Count I: The trustee alleges that the payments due and owing the debtor under the lease/purchase agreements are property of the estate under Code § 541, and that since November 1994 Blue Mack has collected and continues to collect these payments and has failed to turn them over to either the debtor or the trustee despite the trustee\'s demand. The trustee seeks an order compelling Blue Mack to cease collection of the lease/purchase payments, to turn over all collected lease/purchase payments and to provide an accounting of all payments collected and delivered to the debtor, its principals, officers, agents or third parties. The trustee also seeks an order compelling the truckers to cease making the payments to Blue Mack and to commence paying them to the trustee. The trustee further seeks an award of costs of suit from Blue Mack plus all further relief the court deems appropriate.
Count II: The trustee alleges that Blue Mack has paid and continues to pay the collected payments due the debtor under the lease/purchase agreements to NAMFIG, directly or indirectly through CATCO. The trustee seeks an order compelling Blue Mack to deliver and provide a full accounting to the trustee of all payments collected. The trustee further seeks an order directing NAMFIG to deliver and provide an accounting to the trustee of all monies received from Blue Mack and/or CATCO and directing CATCO to deliver and provide an accounting to the trustee of all monies received from Blue Mack and/or NAMFIG. Again the trustee seeks an award of the costs of suit and other appropriate relief.
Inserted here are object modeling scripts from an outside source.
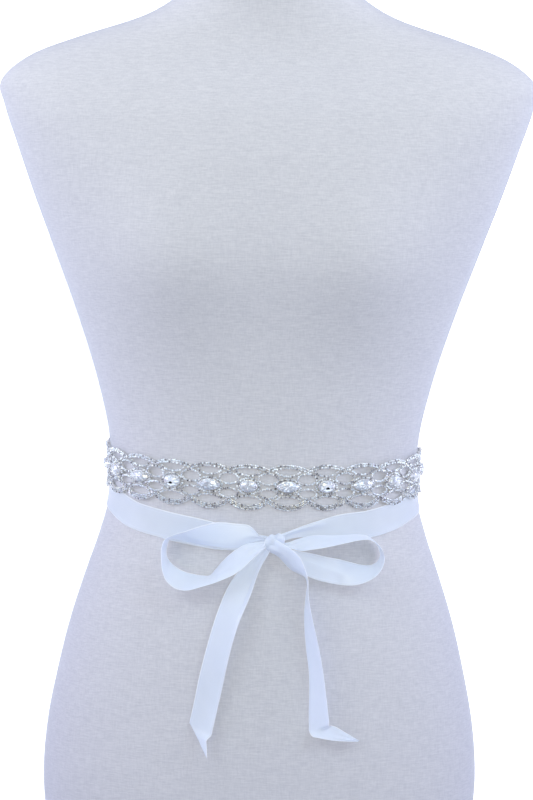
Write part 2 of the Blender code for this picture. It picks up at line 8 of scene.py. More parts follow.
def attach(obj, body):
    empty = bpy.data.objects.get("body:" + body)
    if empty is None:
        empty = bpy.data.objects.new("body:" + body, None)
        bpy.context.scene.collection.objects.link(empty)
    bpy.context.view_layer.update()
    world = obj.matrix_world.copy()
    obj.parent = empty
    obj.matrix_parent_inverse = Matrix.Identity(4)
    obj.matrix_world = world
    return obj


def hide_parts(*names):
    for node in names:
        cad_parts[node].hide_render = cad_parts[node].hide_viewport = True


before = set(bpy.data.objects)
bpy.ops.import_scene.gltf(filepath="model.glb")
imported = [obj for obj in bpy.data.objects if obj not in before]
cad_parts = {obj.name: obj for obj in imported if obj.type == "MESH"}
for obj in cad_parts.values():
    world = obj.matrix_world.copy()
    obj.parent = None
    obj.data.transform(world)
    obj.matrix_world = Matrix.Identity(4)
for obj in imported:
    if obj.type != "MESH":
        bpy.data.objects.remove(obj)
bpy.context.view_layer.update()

# A rhinestone belt with a satin bow on a dress form. Metres, +Z up, the front faces -Y.
# A place on the form has a turn (radians from the front, growing towards +X) and a height.


# Shader helpers

# Wraps a number socket, so that sums on it add Math nodes.
class Maths:
    def __init__(self, tree, socket):
        self.tree = tree
        self.socket = socket

    # One Math node on one or two values.
    def apply(self, operation, *values):
        return self.tree.node("ShaderNodeMath", {"operation": operation}, dict(enumerate(values)))

    def __add__(self, other):
        return self.apply("ADD", self, other)

    def __sub__(self, other):
        return self.apply("SUBTRACT", self, other)

    def __rsub__(self, other):
        return self.apply("SUBTRACT", other, self)

    def __mul__(self, other):
        return self.apply("MULTIPLY", self, other)

    def __pow__(self, other):
        return self.apply("POWER", self, other)

    def __abs__(self):
        return self.apply("ABSOLUTE", self)

    def sin(self):
        return self.apply("SINE", self)

    def clip(self):  # kept between 0 and 1
        return self.tree.node("ShaderNodeClamp", {}, {"Value": self})

    def ramp(self, start, slope):  # 0 up to start, then rising to 1
        return ((self - start) * slope).clip()

    __radd__ = __add__
    __rmul__ = __mul__


# The nodes of one material or world.
class Tree:
    def __init__(self, nodeTree):
        self.nodes = nodeTree.nodes
        self.links = nodeTree.links

    # Adds one node: its settings first, then the value or the link of each input.
    def node(self, kind, settings, inputs, output=0):
        made = self.nodes.new(kind)
        for name, value in settings.items():
            setattr(made, name, value)
        for name, value in inputs.items():
            if isinstance(value, Maths):
                self.links.new(value.socket, made.inputs[name])
            else:
                made.inputs[name].default_value = value
        return Maths(self, made.outputs[output])

    def place(self):  # Object coordinates, in metres
        return self.node("ShaderNodeTexCoord", {}, {}, 3)

    def attribute(self, name):  # a number kept on the mesh
        return self.node("ShaderNodeAttribute", {"attribute_name": name}, {}, 2)

    def parts(self, vector):  # x, y and z of a vector
        split = self.node("ShaderNodeSeparateXYZ", {}, {"Vector": vector}).socket.node
        return [Maths(self, out) for out in split.outputs]

    def noise(self, vector, scale, detail, roughness):
        inputs = {"Vector": vector, "Scale": scale, "Detail": detail, "Roughness": roughness}
        return self.node("ShaderNodeTexNoise", {}, inputs)

    def streaks(self, vector, scales, detail, roughness):  # noise with a scale for each axis
        stretched = self.node("ShaderNodeMapping", {}, {"Vector": vector, "Scale": scales})
        return self.noise(stretched, 1.0, detail, roughness)

    def mixColour(self, share, first, second):  # from first at 0 to second at 1
        inputs = {0: share, 6: first, 7: second}
        return self.node("ShaderNodeMix", {"data_type": "RGBA"}, inputs, 2)

    def bump(self, height, strength, distance):
        inputs = {"Height": height, "Strength": strength, "Distance": distance}
        return self.node("ShaderNodeBump", {}, inputs)


# A Principled material: fixed holds its constant sockets, and build links those that vary.
def newMaterial(name, fixed, build):
    material = bpy.data.materials.new(name)
    material.use_nodes = True
    tree = Tree(material.node_tree)
    shader = tree.nodes["Principled BSDF"]
    for socket, value in fixed.items():
        shader.inputs[socket].default_value = value
    for socket, value in build(tree).items():
        tree.links.new(value.socket, shader.inputs[socket])
    return material


def grey(value):  # the same red, green and blue
    return (value, value, value, 1)


# Shape helpers
tiny = 1e-12  # least length that is divided by


# Cubic pieces through (knots, values): each has its two ends' values and slopes, and a knot's
# slope is taken from its neighbours.
def smoothCurve(knots, values, at):
    knots = np.asarray(knots, float)
    values = np.asarray(values, float)
    slopes = np.gradient(values, knots)
    i = np.clip(np.searchsorted(knots, at) - 1, 0, len(knots) - 2)
    gap = knots[i + 1] - knots[i]
    t = (at - knots[i]) / gap
    return (
        (1 + 2 * t) * (1 - t) ** 2 * values[i]
        + t * (1 - t) ** 2 * gap * slopes[i]
        + t**2 * (3 - 2 * t) * values[i + 1]
        + t**2 * (t - 1) * gap * slopes[i + 1]
    )


# 0 up to low and 1 from high, with three squares less two cubes of the share between.
def softStep(low, high, at):
    t = np.clip((at - low) / (high - low), 0.0, 1.0)
    return t * t * (3 - 2 * t)


# The value's size to a power, with the value's own sign.
def signedPower(value, power):
    return np.sign(value) * np.abs(value) ** power


# Each vector over its length.
def unit(vectors):
    return vectors / np.maximum(np.linalg.norm(vectors, axis=-1, keepdims=True), tiny)


# How far along a line each of its points is: the running sum of the steps between them.
def walkLength(line):
    return np.concatenate([[0], np.cumsum(np.linalg.norm(np.diff(line, axis=0), axis=1))])


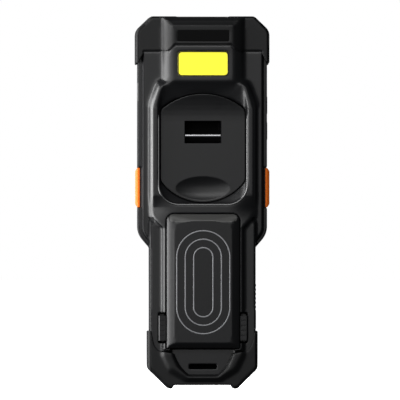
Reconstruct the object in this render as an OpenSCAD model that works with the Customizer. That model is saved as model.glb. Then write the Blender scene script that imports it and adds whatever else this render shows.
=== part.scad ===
// Rugged hand-held data terminal: a wide head with a display, a narrow grip with a keypad,
// a removable battery in the back of the grip and a strap plate sunk in a round-cornered recess.
// Z runs up along the terminal, -Y is its back, +Y is its display side. The origin is on the floor
// under its middle, so the two feet of the lower bumper stand on Z = 0.

/* [Overall] */
// Width of the upper housing, without the bumper
body_w = 77.2; // [76:0.2:96]
// Width of the grip
grip_w = 63.3; // [62:0.1:77]
// Depth from the battery's back to the bumpers' front
overall_d = 38; // [37:0.5:48]

/* [Lengths from the feet upwards] */
// Height of the tail below the battery
tail_h = 24.1; // [22:0.1:32]
// Length of the battery
battery_h = 76.1; // [74:0.1:96]
// Bridge between the battery and the recess
web_h = 9.3; // [8:0.1:14]
// Length of the recess that holds the strap plate
recess_h = 73.7; // [66:0.1:92]
// Length of the head above the recess
head_h = 39.4; // [38:0.1:50]

/* [Back] */
// Depth of the recess below the hump
recess_d = 4; // [3.5:0.1:7]
// Rise of the hump above the head's outer faces
hump_rise = 5.7; // [4:0.1:7]
// Rise of the battery above the hump
battery_rise = 3.5; // [2:0.1:4.5]
// Width of the recess at its rim
recess_w = 54.2; // [54:0.1:57]
// Width of the strap plate
plate_w = 50.5; // [46:0.5:52]
// Thickness of the strap plate
plate_t = 3; // [2.8:0.1:4]
// Diameter of the strap bar
bar_d = 2; // [1.8:0.1:2.4]

/* [Battery] */
// Width of the battery
battery_w = 44; // [40:0.5:44.5]
// Thickness of the battery
battery_t = 15.8; // [14.5:0.1:16]
// Wall of the battery's case
battery_wall = 1.4; // [1.2:0.1:1.8]
// Length of a battery latch
latch_h = 14.8; // [11:0.1:18]

/* [Side keys] */
// Length of a side trigger
trigger_h = 23.7; // [19:0.1:29]
// Stroke of a side trigger
trigger_stroke = 0.9; // [0.4:0.1:1]
// How far a trigger stands out of the housing
trigger_out = 1.55; // [1.2:0.05:2]
// Length of the port cover
port_h = 26.6; // [24:0.1:34]

/* [Keypad] */
// Spacing of the key columns
key_pitch_x = 14; // [13:0.1:14.2]
// Spacing of the key rows
key_pitch_z = 12.6; // [11.5:0.1:12.8]
// Width of a key
key_w = 12; // [9:0.1:12.4]
// Height of a key
key_h = 8.6; // [7:0.1:9.4]
// Stroke of a key
key_stroke = 0.8; // [0.4:0.1:0.8]

/* [Walls and clearances] */
// Wall of the upper housing
wall = 2.2; // [1.8:0.1:2.6]
// Side wall of the grip
grip_wall = 3.2; // [2.8:0.1:3.4]
// How far the bumpers stand out from the sides
bumper_out = 1.4; // [1:0.1:2]
// Clearance round a moving piece
clear = 0.25; // [0.15:0.05:0.35]

/* [Hidden] */
eps = 0.02;
$fn = 48;

body_r = body_w / 2;
grip_r = grip_w / 2;
plate_r = plate_w / 2;
battery_r = battery_w / 2;

// Heights
battery_z0 = tail_h;
battery_z1 = battery_z0 + battery_h;
recess_z0 = battery_z1 + web_h;
recess_z1 = recess_z0 + recess_h;
total_h = recess_z1 + head_h;
shoulder_z = battery_z1 - 16.2;
shoulder_top = shoulder_z + 8.5;
housing_z0 = 4.6;
housing_z1 = total_h - 3.2;

// Depths, from the back to the front
rear_y = -overall_d / 2;
front_y = overall_d / 2;
hump_y = rear_y + battery_rise;
rail_y = hump_y + 0.3;
grip_back_y = rail_y + 3.2;
tub_y = hump_y + hump_rise;
ledge_y = tub_y + 2.8;
seam_in = 2.6;
seam_w = 0.6;
seam_d = 0.9;
plate_y = hump_y + recess_d;
floor_y = plate_y + plate_t;
upper_cavity_y = max(floor_y, ledge_y) + 1.8;
bay_y = rear_y + battery_t + 0.2;
grip_cavity_y = bay_y + 1.8;
parting_y = 4;
face_t = 2.3;
face_y = front_y - 0.8;
face_inner_y = face_y - face_t;
skin = 0.9;

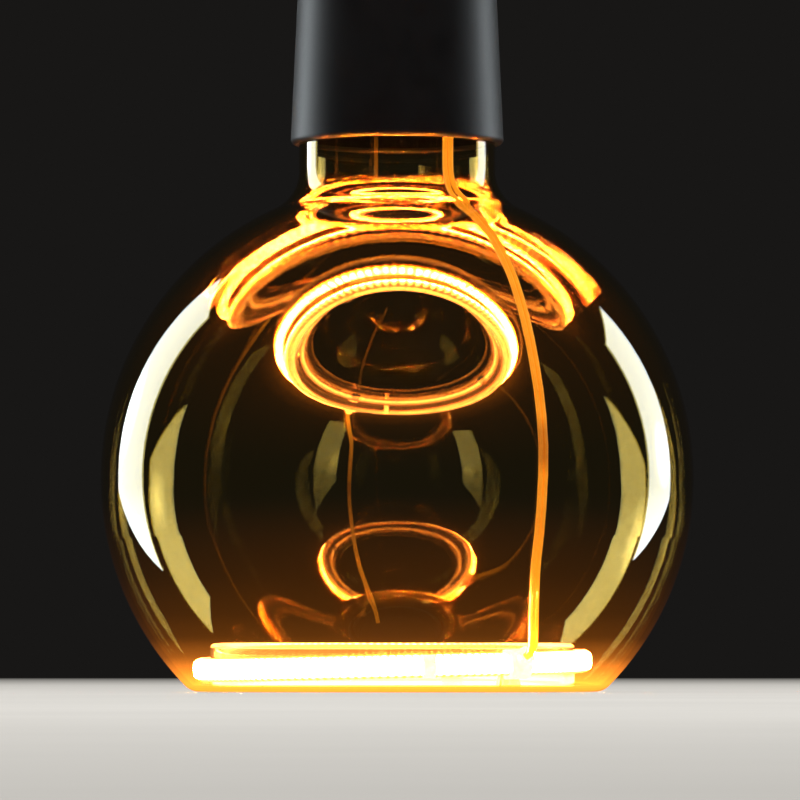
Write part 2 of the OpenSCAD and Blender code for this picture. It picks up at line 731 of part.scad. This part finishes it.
// Dark glass that fills the shell's mouth and carries the centre contact
module cap_insulator() {
    seat_r = mouth_r - shell_t - slip;
    keyed_r = seat_r + 0.6;
    color("#141416") rotate_extrude() polygon(concat(
        [[rivet_r, insulator_z], [keyed_r, insulator_z], [keyed_r, mouth_z - shell_cone_h / 2]],
        [[seat_r, mouth_z - slip], [seat_r, mouth_z + 0.4]],
        [for (t = [0.2:0.2:0.8]) [
            seat_r + (insulator_top_r - seat_r) * sin(90 * t),
            mouth_z + 0.4 + (insulator_h - 0.4) * (1 - cos(90 * t))
        ]],
        [[insulator_top_r, insulator_top_z], [rivet_r, insulator_top_z]]
    ));
}

// Rivet whose head is the contact and whose shank grips the live wire
module centre_contact() {
    edge = contact_t / 2;
    color("silver") rotate_extrude() polygon(concat(
        [[0, insulator_z], [rivet_r, insulator_z], [rivet_r, insulator_top_z]],
        [[contact_d / 2, insulator_top_z]],
        arc(contact_d / 2 - edge, contact_top_z - edge, edge, 0, 90, 5),
        [[0, contact_top_z]]
    ));
}

glass_globe();
ring_carrier();
ring_diffuser();
led_strip();
led_chips();
phosphor_strip();
ring_joint();
ring_pads();
lead_boot();
positive_lead();
negative_lead();
base_housing();
neck_cement();
driver_cover();
lead_grommet();
driver_board();
lead_connector();
bridge_rectifier();
fusible_resistor();
film_capacitor();
input_capacitor();
choke_core();
choke_winding();
driver_ic();
output_capacitor();
live_wire();
neutral_wire();
screw_shell();
cap_insulator();
centre_contact();
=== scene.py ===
import bpy
import math
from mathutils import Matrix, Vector


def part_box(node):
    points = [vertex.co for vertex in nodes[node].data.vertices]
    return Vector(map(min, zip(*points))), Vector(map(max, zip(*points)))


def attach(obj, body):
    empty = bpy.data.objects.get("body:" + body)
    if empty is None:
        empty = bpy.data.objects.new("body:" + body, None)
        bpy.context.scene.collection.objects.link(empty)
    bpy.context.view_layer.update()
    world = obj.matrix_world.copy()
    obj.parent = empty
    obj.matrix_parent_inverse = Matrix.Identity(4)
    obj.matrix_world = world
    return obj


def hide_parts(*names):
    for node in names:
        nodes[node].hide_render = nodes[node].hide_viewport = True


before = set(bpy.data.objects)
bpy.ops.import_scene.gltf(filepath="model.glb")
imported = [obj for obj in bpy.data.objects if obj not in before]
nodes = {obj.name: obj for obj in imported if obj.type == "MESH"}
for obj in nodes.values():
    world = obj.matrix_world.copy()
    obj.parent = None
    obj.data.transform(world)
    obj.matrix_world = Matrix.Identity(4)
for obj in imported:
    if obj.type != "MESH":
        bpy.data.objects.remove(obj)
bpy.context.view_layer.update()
MM = 0.001


# Screw shell
# A thin brass sleeve with the rounded thread rolled into it, nickel-plated after rolling.
# It is pressed onto the housing's spigot and centre-punched round its skirt.
def linear(code):
    """A colour given as a hex code, as linear RGBA."""
    channels = [int(code[i:i + 2], 16) / 255 for i in (1, 3, 5)]
    return [c / 12.92 if c <= 0.04045 else ((c + 0.055) / 1.055) ** 2.4 for c in channels] + [1]


def feed(tree, socket, value):
    """Links an input to another node's output, or sets a plain value on it."""
    if isinstance(value, bpy.types.NodeSocket):
        tree.links.new(value, socket)
    else:
        socket.default_value = value


def feed_all(tree, node, **sockets):
    """Feeds a node's inputs by name. An underscore stands for a space."""
    for name, value in sockets.items():
        feed(tree, node.inputs[name.replace("_", " ")], value)
    return node


def add_node(tree, kind, **sockets):
    return feed_all(tree, tree.nodes.new("ShaderNode" + kind), **sockets)


def start_finish(name):
    """A new material, its node tree, its shader and the piece's own coordinates."""
    finish = bpy.data.materials.new(name)
    finish.use_nodes = True
    tree = finish.node_tree
    place = add_node(tree, "TexCoord").outputs["Object"]
    return finish, tree, tree.nodes["Principled BSDF"], place


def vary(tree, place, dark, light, scale):
    """A colour that drifts from dark to light in soft clouds, and the clouds themselves."""
    cloud = add_node(tree, "TexNoise", Vector=place, Scale=scale, Detail=4, Roughness=0.6).outputs["Fac"]
    ramp = add_node(tree, "ValToRGB", Fac=cloud)
    for element, position, code in zip(ramp.color_ramp.elements, (0.35, 0.65), (dark, light)):
        element.position = position
        element.color = linear(code)
    return ramp.outputs["Color"], cloud


def spread(tree, value, low, high, start=0, end=1):
    """A value's range from start to end, stretched to run from low to high."""
    ranged = add_node(tree, "MapRange", Value=value, From_Min=start, From_Max=end, To_Min=low, To_Max=high)
    return ranged.outputs["Result"]


def raise_grain(tree, shader, height, strength, depth):
    """A fine relief, with its depth in millimetres."""
    bump = add_node(tree, "Bump", Height=height, Strength=strength, Distance=depth * MM)
    feed_all(tree, shader, Normal=bump.outputs["Normal"])


def dress(name, finish):
    nodes[name].data.materials.clear()
    nodes[name].data.materials.append(finish)


# A full metal would show nothing but the dark surround, so the plating is a little less than that.
plating = 0.7
nickel, tree, shader, place = start_finish("rolled nickel plate")
tone, _ = vary(tree, place, "#b9b5ab", "#d9d6cd", scale=90)
drawn = add_node(tree, "Mapping", Vector=place, Scale=(120, 120, 4200))
lines = add_node(tree, "TexNoise", Vector=drawn.outputs["Vector"], Scale=1, Detail=3).outputs["Fac"]
feed_all(tree, shader, Base_Color=tone, Metallic=plating, Roughness=spread(tree, lines, 0.16, 0.36))
raise_grain(tree, shader, lines, strength=0.12, depth=0.04)
dress("screw_shell", nickel)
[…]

Count III: The trustee alleges that Blue Mack is in control or possession of certain trucks and tractors to which the debtor retains title and which are property of the estate under Code § 541. The trustee seeks an order directing Blue Mack to turn over and provide an accounting of such vehicles currently or formerly in Blue Mack\'s possession or control and for which the title is or was in the debtor\'s name. The trustee further seeks compensatory damages for any damage or loss to the vehicles, costs of suit, and other appropriate relief.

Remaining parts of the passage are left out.